If a barrier can be jumped over, an electrical wire reached, glass windows pushed upon, grain accessed or nails stepped on, it will be. Any object within reach will be challenged, broken, eaten, chewed, ripped, pushed or punctured by a goat. If you wouldn’t leave your 3-year-old nephew alone for 20 minutes in the shelter or hope to hold him with the fence you just built, it probably isn’t adequate for a goat either.
Goats won’t take up much room on your farm. Their housing requirements are nearly as casual as those required for chickens. In fact, a large shed will do just fine for a few goats. With just a little ingenuity and room in your budget, you can have the ideal setup for keeping goats.
There are two primary methods for housing and containing goats.
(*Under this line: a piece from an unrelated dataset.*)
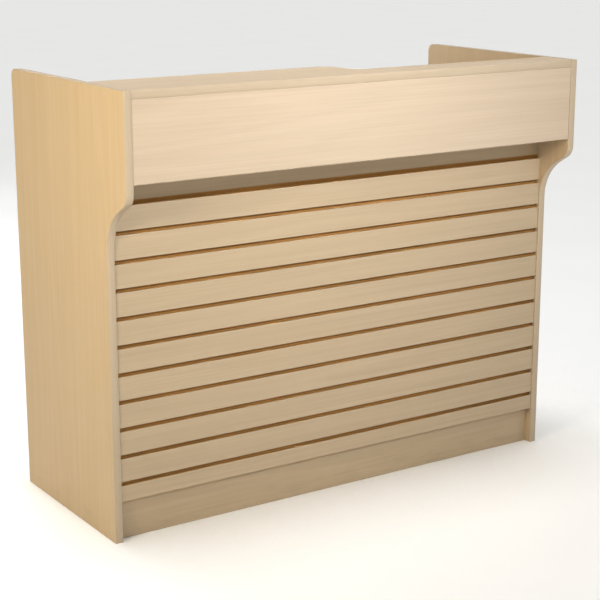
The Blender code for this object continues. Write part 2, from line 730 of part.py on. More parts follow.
def build_lock(drawer, plug_axis):
    """Cam lock: housing and nut on the drawer front, plug and cam on the lock's own axis."""
    centre = (DRAWER_MIDDLE_X, 0, LOCK_HEIGHT)
    housing = bmesh.new()
    profile = [
        (LOCK_BACK_Y, LOCK_RADIUS),
        (DRAWER_FACE_Y + GAP, LOCK_RADIUS),
        (DRAWER_FACE_Y + GAP, LOCK_FLANGE_RADIUS),
        (DRAWER_FACE_Y + 0.0012, LOCK_FLANGE_RADIUS),
        (DRAWER_FACE_Y + 0.0022, LOCK_FLANGE_RADIUS - 0.0012),
        (DRAWER_FACE_Y + 0.0022, LOCK_PLUG_BORE),
        (LOCK_BACK_Y, LOCK_PLUG_BORE),
    ]
    add_tube(housing, profile, 24, "Y", centre)
    origin = drawer.location
    smooth_round_faces(place("lock_housing", moved_to(housing, origin), origin, "nickel", drawer))
    nut = bmesh.new()
    near = DRAWER_FRONT_BACK_Y - GAP
    far = near - LOCK_NUT_THICKNESS
    # a six-sided ring whose flats clear the round housing
    inner = (LOCK_RADIUS + 2 * GAP) / math.cos(math.pi / 6)
    outer = inner + LOCK_NUT_WALL
    ring = [(far, outer), (near, outer), (near, inner), (far, inner)]
    add_tube(nut, ring, 6, "Y", centre)
    place("lock_nut", moved_to(nut, origin), origin, "zinc", drawer)

    plug = bmesh.new()
    plug_back = LOCK_BACK_Y - GAP
    plug_profile = [
        (plug_back - DRAWER_FACE_Y, LOCK_PLUG_RADIUS),
        (0.0016, LOCK_PLUG_RADIUS),
        (0.0022, LOCK_PLUG_RADIUS - 0.0006),
    ]
    add_turned(plug, plug_profile, 20, "Y", (0, 0, 0))
    turning = place("lock_plug", plug, plug_axis.location, "nickel", plug_axis)
    keyway = bmesh.new()
    bmesh.ops.create_cube(keyway, size=1.0)
    bmesh.ops.scale(keyway, vec=(0.0014, 0.010, 0.0070), verts=keyway.verts[:])
    bmesh.ops.translate(keyway, vec=plug_axis.location, verts=keyway.verts[:])
    cut(turning, "keyway", keyway)
    smooth_round_faces(turning)

    cam_face = plug_back - GAP - DRAWER_FACE_Y
    tip = CAM_REACH - CAM_HALF_WIDTH
    outline = arc((0, 0), CAM_HALF_WIDTH, 90, 270, 8) + arc((tip, 0), CAM_HALF_WIDTH, -90, 90, 8)
    cam = extruded(outline, "Y", cam_face - CAM_THICKNESS, cam_face)
    place("lock_cam", cam, plug_axis.location, "zinc", plug_axis)
    screw = bmesh.new()
    head = cam_face - CAM_THICKNESS - GAP
    add_turned(screw, [(head, 0.0035), (head - 0.0012, 0.0035), (head - 0.0020, 0.0022)], 12, "Y", (0, 0, 0))
    smooth_round_faces(place("cam_screw", screw, plug_axis.location, "zinc", plug_axis))


def build_strike():
    """Steel angle under the worktop that the raised cam catches behind."""
    top = WORKTOP_UNDERSIDE - GAP
    leg_y = LOCK_BACK_Y + 0.0065
    outline = [
        (leg_y, top),
        (leg_y, top - 0.0098),
        (leg_y + 0.0012, top - 0.0098),
        (leg_y + 0.0012, top - 0.0012),
        (leg_y + 0.0200, top - 0.0012),
        (leg_y + 0.0200, top),
    ]
    low_x = DRAWER_MIDDLE_X - 0.020
    place("lock_strike", extruded(outline, "X", 0, 0.040), (low_x, 0, 0), "zinc")


def main():
    clear_scene()
    drawer = joint_origin("drawer_travel", (DRAWER_MIDDLE_X, DRAWER_FACE_Y, SLIDE_HEIGHT))
    middle = joint_origin("slide_travel", (DRAWER_MIDDLE_X, SLIDE_START_Y, SLIDE_HEIGHT))
    plug_axis = joint_origin("lock_axis", (DRAWER_MIDDLE_X, DRAWER_FACE_Y, LOCK_HEIGHT))
    build_end_panels()
    build_front()
    build_ledge()
    build_worktop()
    build_carcass()
    build_shelf("left", -INNER_X, -DIVIDER_X)
    build_shelf("right", DIVIDER_X, INNER_X)
    build_brackets()
    build_grommet()
    build_slides(drawer, middle)
    box_front = build_drawer_box(drawer)
    build_drawer_front(drawer, box_front)
    build_pull(drawer)
    build_lock(drawer, plug_axis)
    build_strike()


main()
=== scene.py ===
import json
import math
import random

import bmesh
import bpy
from mathutils import Matrix, Vector


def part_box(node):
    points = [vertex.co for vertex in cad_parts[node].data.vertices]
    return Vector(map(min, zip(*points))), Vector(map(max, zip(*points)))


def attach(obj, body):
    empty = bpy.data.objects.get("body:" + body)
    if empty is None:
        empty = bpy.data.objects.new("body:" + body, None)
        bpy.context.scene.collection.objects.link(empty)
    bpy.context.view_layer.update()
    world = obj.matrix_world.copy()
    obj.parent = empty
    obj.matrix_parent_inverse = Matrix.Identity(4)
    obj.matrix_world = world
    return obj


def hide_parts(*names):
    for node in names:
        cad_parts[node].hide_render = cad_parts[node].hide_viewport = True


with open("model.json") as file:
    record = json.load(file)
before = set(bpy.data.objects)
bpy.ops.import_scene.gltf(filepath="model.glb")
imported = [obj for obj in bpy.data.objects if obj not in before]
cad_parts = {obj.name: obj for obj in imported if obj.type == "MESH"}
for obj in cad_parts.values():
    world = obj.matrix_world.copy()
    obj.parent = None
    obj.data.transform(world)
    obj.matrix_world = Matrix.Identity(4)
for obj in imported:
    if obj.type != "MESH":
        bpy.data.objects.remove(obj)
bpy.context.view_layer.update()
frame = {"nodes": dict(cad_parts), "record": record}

print("counter: frame loaded")

bodyOfNode = {}
for bodyName, members in frame["record"]["behaviour"]["bodies"].items():
    for member in members:
        bodyOfNode[member] = bodyName

hairGap = 0.0003  # the solids keep this much air where real boards touch
plainTint = (1.0, 1.0, 1.0)
usualSpan = (0.3, 0.7)  # a noise texture's values mostly lie between these
grainTurns = {  # turns a board's grain direction onto the pattern's own X axis
    "X": (0.0, 0.0, 0.0),
    "Y": (0.0, 0.0, math.radians(-90)),
    "Z": (0.0, math.radians(90), 0.0),
}


def put(tree, kind, inputs=None, **settings):
    item = tree.nodes.new(kind)
    for key, value in settings.items():
        setattr(item, key, value)
    for key, value in (inputs or {}).items():
        item.inputs[key].default_value = value
    return item


# a node whose first input is fed by another's output
def fed(tree, kind, source, inputs=None, **settings):
    item = put(tree, kind, inputs, **settings)
    tree.links.new(source, item.inputs[0])
    return item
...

The first is to pasture them and provide a poor-weather and bedding shelter. The other method, “loafing and confinement,” is to keep goats in a shed or small barn with a fenced yard for exercise.
The loafing-and-confinement system of raising goats is used mainly for dairy and fiber goats or by farmers who don’t have ample pasture. Sufficient room is provided inside and out but keeps high-energy activity to a minimum. Less energy expended allows for productive use of feed.
An average goat only requires 20 square feet indoors, plus 200 square feet outdoors. Meat goats require more: 30 square feet inside, 300 outside. Miniatures require a third less than the others.
The Goat Barn
An existing shed conversion may be perfect for housing goats and could save you building a new structure. Knowing the number of goats you will house at the height of the season (your does plus offspring that you keep for five to six months) will determine whether an existing building is adequate. A communal stall takes 35 to 50 percent of your floor space and leaves adequate room for a milking station, feed storage and one or more smaller stalls. The small stall will be used for isolation of a sick goat, quarantining a new goat, kidding or weaning.
Design your floor layout to accommodate the feeding and watering of goats without entering their communal stall. The easiest way to do so is to build a half wall between their space and yours. Your side contains the manger, water bucket and soda/salt feeder. Their side contains slatted or keyholed head access to all three.